In typically capricious fashion, he could return from his vacation and scuttle progress to date with more "sackcloth and ashes" references or ultimatums about republican surrender.
SDLP member on the Programme for Government committee, Seán Farren, who would have a reasonably neutral view of proceedings, perhaps best reflected the progress made during the summer.
"There is no doubting that Sinn Féin and the DUP have moved beyond the dialogue of the deaf," he said. For the first time we had sustained dialogue taking place between all the parties in the same room, discussing the same agendas.
It did not resolve anything but we all heard each other's excuses, aspirations, criticisms and hopes for the future."
Indeed, the committee did not agree anything. Yet it discussed all the main issues, sometimes in detail: creating a competitive economy, policing, how criminal justice should be administered, ministerial accountability. No one could argue that the DUP members did not know their briefs, or did not fully participate in the question-and-answer sessions, and the same with the other parties.

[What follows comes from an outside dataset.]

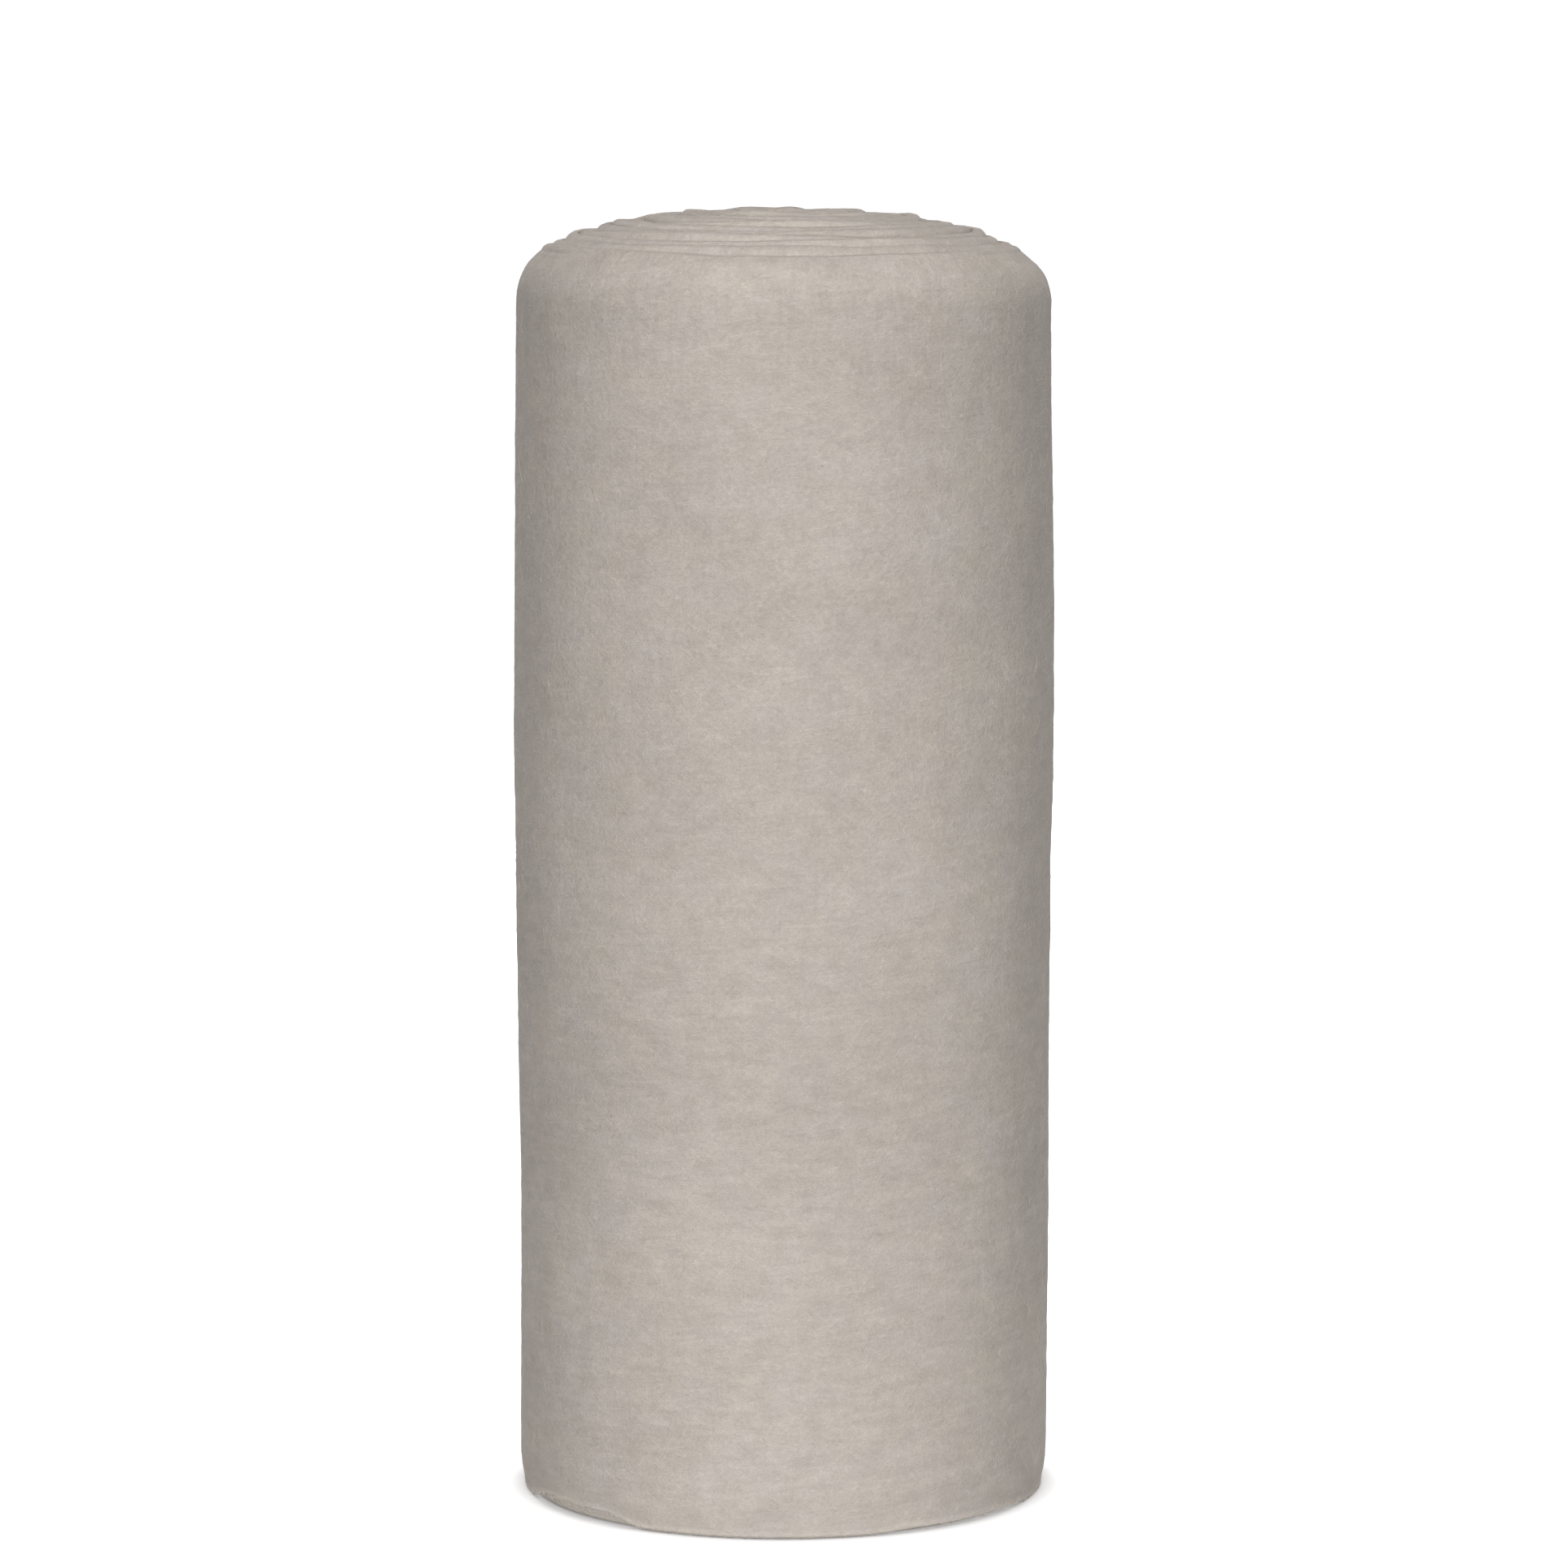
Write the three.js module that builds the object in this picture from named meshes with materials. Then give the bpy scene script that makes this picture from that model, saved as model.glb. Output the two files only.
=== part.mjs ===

While there was not much consensus, there was a certain distilling of the issues, an identification of where the main difficulties lay, focusing on the problems that must be surmounted in Scotland.
All of this is important because it means that the politicians will have shaped the Scottish agenda and gone some distance in examining how key matters might be resolved.
Yet no matter how successful the Scottish talks, there will still be loose ends.
For example, it is virtually certain there will be no Sinn Féin agreement on policing by then.
Yet there could be the makings of a deal by November 24th, a feeling that one last push in late winter or early spring could compel Ian Paisley to forge a historic agreement with Gerry Adams, with or without the Assembly in cold storage.